Without missing a beat, she points at me and shouts, "Because THAT'S what SINNERS do! They make OBSCENE gestures and become HOMO-SEXUALS!!"

So...I give her a dollar.


The Upper East Side

(The 6 train platform, 68th Street, 8AM the next morning.)

I guide Eddie to the far end of the platform, where we have a better chance of getting on the train, should it be as crowded as it usually is. Slowly, we weave our way in and out of the commuters, each of them lost in thoughts of the upcoming day.

Eddie, who has no inside-voice, starts talking to me, his booming voice almost feeling like a sacriligious interruption of the trance-like state of the waiting passengers. The closest ones follow the sound of his voice, their faces locked in the well-practiced New York expression-free mask.
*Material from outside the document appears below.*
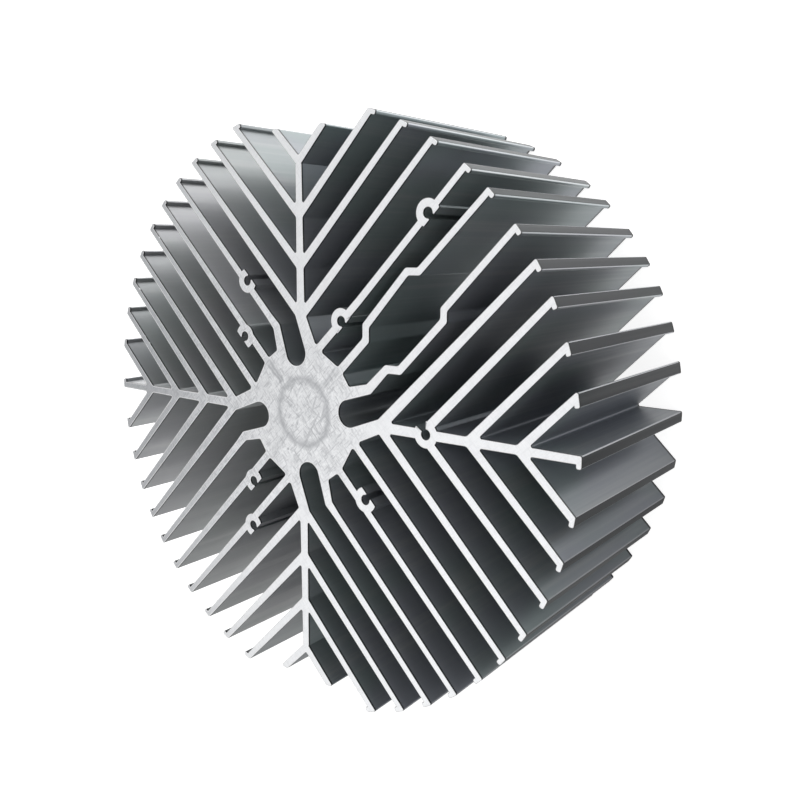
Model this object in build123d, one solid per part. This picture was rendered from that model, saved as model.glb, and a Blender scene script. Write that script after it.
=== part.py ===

I begin to shush Eddie, but from the middle of the platform comes an even louder voice.

"Nothing you do today will any difference," the female voice drones.

We all look in her direction, but we can't see who it is.

"This is as good as it's EVER going to be," she continues, as loud as any subway loudspeaker.

The passengers shake their heads and try to retreat back into their thoughts.

"You think you are going somewhere but you are NOT!"

"Who IS this crazy bitch?" we all begin to think.

Eddie leans in, "Are you dying to see who's doing that?"

"Yeah!"

"Let's go down there."

As we weave our way back down the platform, I imagine that we're going to find some deranged bag lady, maybe that one I've seen wearing a hat with a plastic monkey on it.

Instead, we find a young woman, wearing a stylish pantsuit. We pause for a moment and she lets out another pronouncement.

"If you think you are doing something important today, you are wrong."

I ask Eddie, "Is this performance art?"

He shakes his head, "Whatever it is, it's depressing as hell."

"Your job isn't your life. It's what to do to get one," the woman intones.

The passengers crowd onto the arriving train, but now they are suddenly reconsidering the world and their place in it....and that IS art.

We get on the train too, but I'm wondering if I should have given that woman a dollar.